Likely cause: No per-unit measurement of clock/baud_actual and no traceability; oscillator grade spread or mis-trim slips through without a gate-time frequency check.

Quick check: Add a fixture check that measures UART clock (or TX bit time) over a defined gate window and logs trim_value + measured error%.

Fix: Enforce production auto-trim with two-phase commit, store trace fields (clock_source_id, divisor_regs, OSR, measured_error%), and quarantine outliers by measured E_worst.

Pass criteria: yield ≥ Yld%; E_worst ≤ Y% for all units; trace completeness = 100% (required fields present).

Parity errors spike only when EMI is present—how to separate baud drift vs noise?

Likely cause: EMI-induced edge disturbances/glitches cause sporadic bit errors; true baud drift typically correlates with temperature/mode and often increases framing/stop-bit errors.

Quick check: Measure baud_actual/error% during the EMI event and compare to baseline; compare parity-only spikes vs framing/stop-bit error signatures.
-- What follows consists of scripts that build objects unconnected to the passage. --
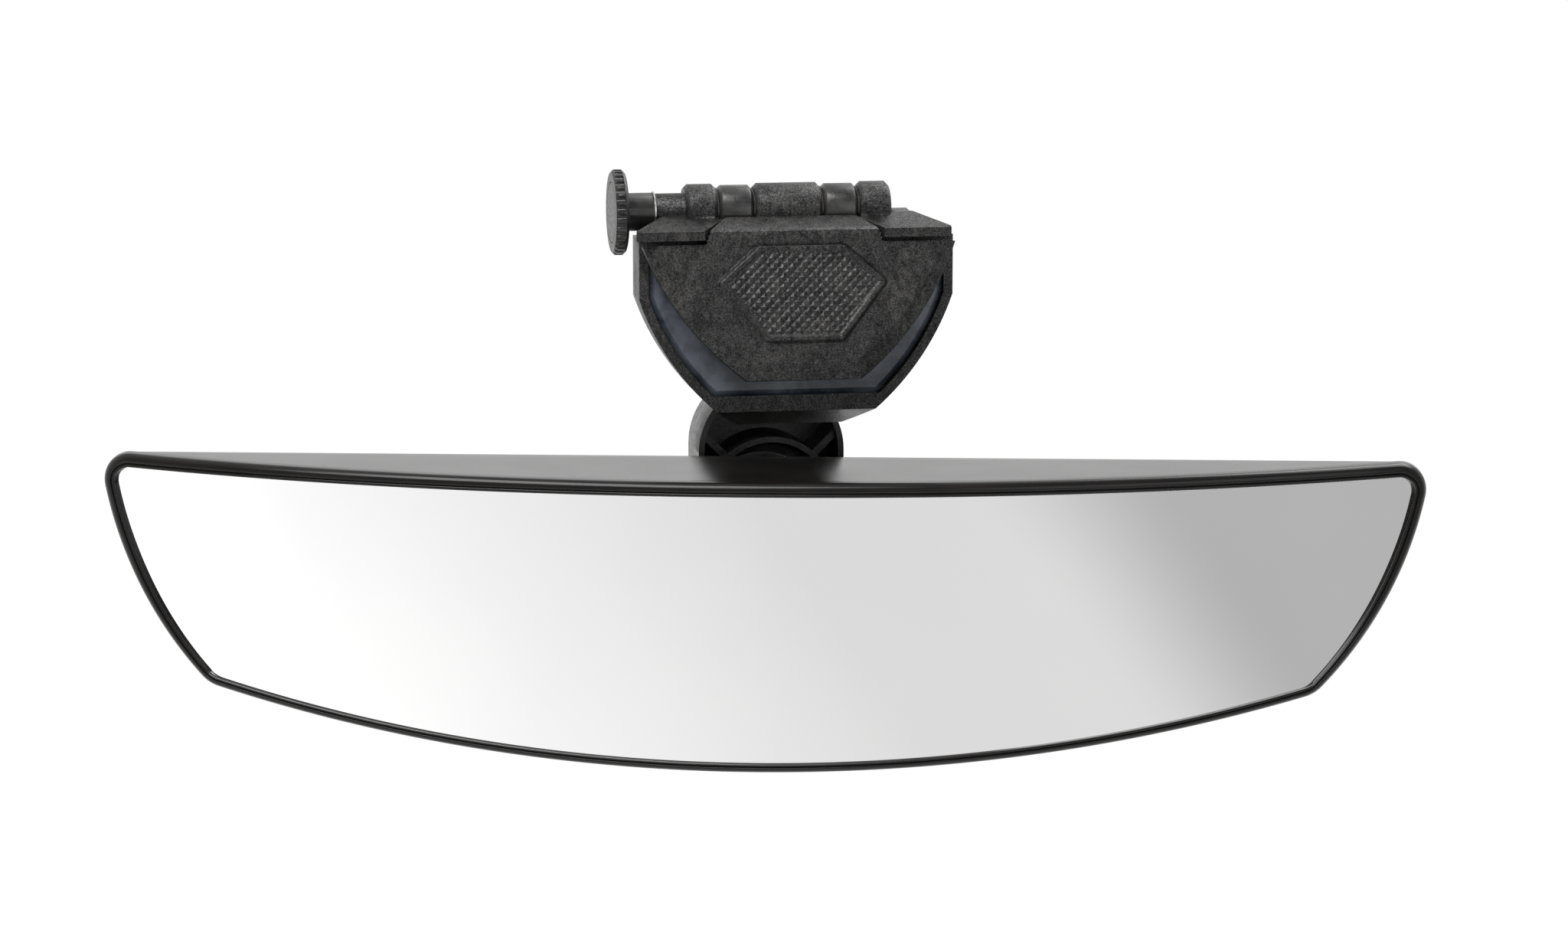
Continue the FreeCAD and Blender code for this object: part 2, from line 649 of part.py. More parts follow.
def back_shell():
    """Housing: flat back, flat top, open at the curved front."""
    insets = (SHELL_INSET, SHELL_INSET, SHELL_INSET)
    block = head_prism(insets, FRONT_Y - 5, HEAD_BACK, (TOP_CORNER_R - 0.8, FOOT_CORNER_R - 0.8))
    rim = [e for e in block.Edges if e.BoundBox.YMin > HEAD_BACK - 1e-6]
    block = block.makeFillet(SHELL_EDGE_R, rim)
    walls = tuple(value + SHELL_WALL for value in insets)
    cavity = head_prism(walls, FRONT_Y - 6, HEAD_BACK - SHELL_WALL, (5.0, 7.0))
    shell = block.cut(cavity).common(curved(BEZEL_DEPTH))
    for x, z in SCREW_POSTS:
        shell = shell.cut(bar(POST_SCREW_R, HEAD_BACK - 4, HEAD_BACK + 1, x, z))
    shell = shell.cut(bar(SHANK_R + 0.5, HEAD_BACK - 4, HEAD_BACK + 1))
    for x, z in plate_screw_places():
        shell = shell.cut(bar(PLATE_SCREW_R, HEAD_BACK - 4, HEAD_BACK + 1, x, z))
    return at_head(shell)


def pan_screw(x, z, head_y, length, radius):
    """A pan-head screw, its head towards the back."""
    head = bar(POST_HEAD_R, head_y, head_y + POST_HEAD, x, z)
    crown = [e for e in head.Edges if e.BoundBox.YMin > head_y + POST_HEAD - 1e-6]
    head = head.makeFillet(0.8, crown)
    slot_y = head_y + POST_HEAD - 0.9
    bars = ((3.0, 0.8), (0.8, 3.0))
    cross = [Part.makeBox(w, 1.2, h, V(x - w / 2, slot_y, z - h / 2)) for w, h in bars]
    return head.fuse(bar(radius, head_y - length, head_y, x, z)).cut(cross[0].fuse(cross[1]))


def shell_screws():
    """Screws from the housing's back into the carrier's posts."""
    return at_head(Part.makeCompound([pan_screw(x, z, HEAD_BACK, 9.0, POST_SCREW_R) for x, z in SCREW_POSTS]))


def plate_screw_places():
    """The four screws round the stud."""
    angles = [math.radians(45 + 90 * i) for i in range(4)]
    return [(PLATE_SCREW_RADIUS * math.cos(a), PLATE_SCREW_RADIUS * math.sin(a)) for a in angles]


def mount_flange():
    """Low dome on the housing's back that the stud passes through."""
    profile = [
        (0, HEAD_BACK),
        (FLANGE_R, HEAD_BACK),
        (FLANGE_R, FLANGE_EDGE),
        (FLANGE_TOP_R, FLANGE_TOP),
        (0, FLANGE_TOP),
    ]
    dome = turned(profile).cut(bar(SHANK_R + RUNNING, HEAD_BACK - 1, FLANGE_TOP + 1))
    for x, z in plate_screw_places():
        dome = dome.cut(bar(PLATE_SCREW_R, HEAD_BACK - 1, FLANGE_EDGE + 6, x, z))
        dome = dome.cut(bar(POST_HEAD_R + 0.2, FLANGE_EDGE, FLANGE_EDGE + 6, x, z))
    return at_head(dome)


def plate_screws():
    """Screws through the dome and the housing into the stud plate."""
    screws = [pan_screw(x, z, FLANGE_EDGE, 5.5, PLATE_SCREW_R) for x, z in plate_screw_places()]
    return at_head(Part.makeCompound(screws))


def stud_plate():
    """Steel plate inside the housing that spreads the stud's load."""
    back = HEAD_BACK - SHELL_WALL
    half_x, half_z = STUD_PLATE_HALF
    corner = V(-half_x, back - STUD_PLATE_THICK, STUD_PLATE_LOW)
    plate = Part.makeBox(2 * half_x, STUD_PLATE_THICK, 2 * half_z, corner)
    plate = plate.cut(bar(SHANK_R + RUNNING, back - 5, back + 1))
    for x, z in plate_screw_places():
        plate = plate.cut(bar(PLATE_SCREW_R, back - 5, back + 1, x, z))
    return at_head(plate)


def finish(name, shape):
    """Move a piece to the part's own origin and write it."""
    placed = shape.copy() if name in JAW_PIECES else on_stack(shape)
    placed.translate(GRIP_CENTRE * -1)
    solids = placed.Solids
    if len(solids) > 1:
        placed = Part.makeCompound(solids)
    else:
        placed = solids[0]
    print(name, len(solids), placed.isValid(), round(placed.Volume, 1))
    placed.exportStep("parts/" + name + ".step")


JAW_PIECES = ("rear_jaw", "rear_pad", "front_jaw", "front_pad")

PIECES = [
    rear_jaw, rear_pad, friction_washers, lock_nut,
    lock_knob, knob_cap, hinge_bolt, thrust_washer,
    front_jaw, front_pad,
    arm, pressure_pad, tension_screw, socket_ring,
    ball_liner, ball_stud, stud_nut,
    back_shell, glass_carrier, mirror_glass, bezel, shell_screws,
    mount_flange, plate_screws, stud_plate,
]

os.makedirs("parts", exist_ok=True)
for make in PIECES:
    finish(make.__name__, make())
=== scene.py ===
"""Looks of the clamp-on panoramic mirror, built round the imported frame. Metres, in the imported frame."""
import json
import math

import bmesh
import bpy
from mathutils import Matrix, Vector


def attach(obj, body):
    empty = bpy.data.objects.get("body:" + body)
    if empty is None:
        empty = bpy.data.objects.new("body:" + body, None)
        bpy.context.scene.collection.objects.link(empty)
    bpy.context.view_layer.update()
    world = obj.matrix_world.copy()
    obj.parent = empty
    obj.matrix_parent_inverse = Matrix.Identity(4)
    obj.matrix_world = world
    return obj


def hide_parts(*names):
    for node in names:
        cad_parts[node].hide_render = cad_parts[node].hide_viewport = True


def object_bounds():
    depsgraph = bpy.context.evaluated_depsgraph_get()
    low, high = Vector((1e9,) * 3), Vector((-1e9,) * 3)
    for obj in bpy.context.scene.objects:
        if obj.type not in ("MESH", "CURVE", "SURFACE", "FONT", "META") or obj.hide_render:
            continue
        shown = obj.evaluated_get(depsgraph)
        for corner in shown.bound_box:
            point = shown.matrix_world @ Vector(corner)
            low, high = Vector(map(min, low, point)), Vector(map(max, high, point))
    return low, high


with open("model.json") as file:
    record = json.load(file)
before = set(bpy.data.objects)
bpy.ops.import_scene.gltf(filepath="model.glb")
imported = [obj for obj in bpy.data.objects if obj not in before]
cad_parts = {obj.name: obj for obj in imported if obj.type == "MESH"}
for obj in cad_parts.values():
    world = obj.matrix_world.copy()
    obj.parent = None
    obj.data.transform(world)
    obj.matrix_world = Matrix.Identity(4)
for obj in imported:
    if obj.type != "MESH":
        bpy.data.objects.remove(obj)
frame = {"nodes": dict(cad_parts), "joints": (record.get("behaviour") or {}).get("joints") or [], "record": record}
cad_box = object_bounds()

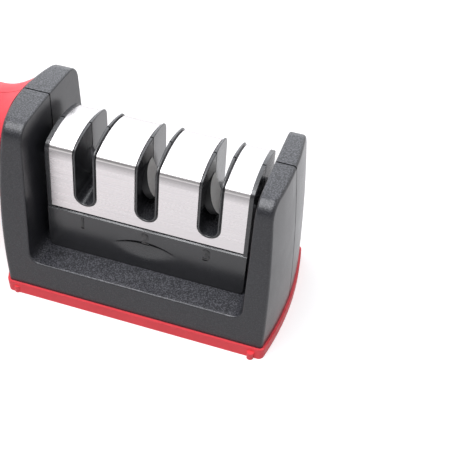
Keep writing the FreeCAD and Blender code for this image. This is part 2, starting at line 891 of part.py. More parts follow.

Fix: If baud stays within spec, use the conservative UART profile and ensure bounded recovery (timeouts + flush + resync); treat the event as noise, not drift, and keep error counters for correlation.

Pass criteria: Δbaud ≤ E% during event; parity error rate ≤ P per 10^6 bits; framing storm duration = 0 over N_frames ≥ N.

Framing storms lock up firmware—what timeout/recovery sequence is safest?

Likely cause: Unbounded error ISR loops with RX FIFO never cleared; missing timeouts/retry limits cause the system to spin and starve the watchdog.

Quick check: Confirm error interrupt rate and RX busy state; verify timeout counters progress; check whether FIFO flush and line-idle detection exist.

Fix: Bounded state machine: detect storm → disable RX → flush FIFO → wait idle for T_idle → re-enable RX → retry ≤ R_retry → fall back to safe profile and report.

Pass criteria: T_recover ≤ T ms; CPU usage returns ≤ C% after recovery; watchdog resets = 0; retries limited to R_retry ≤ R.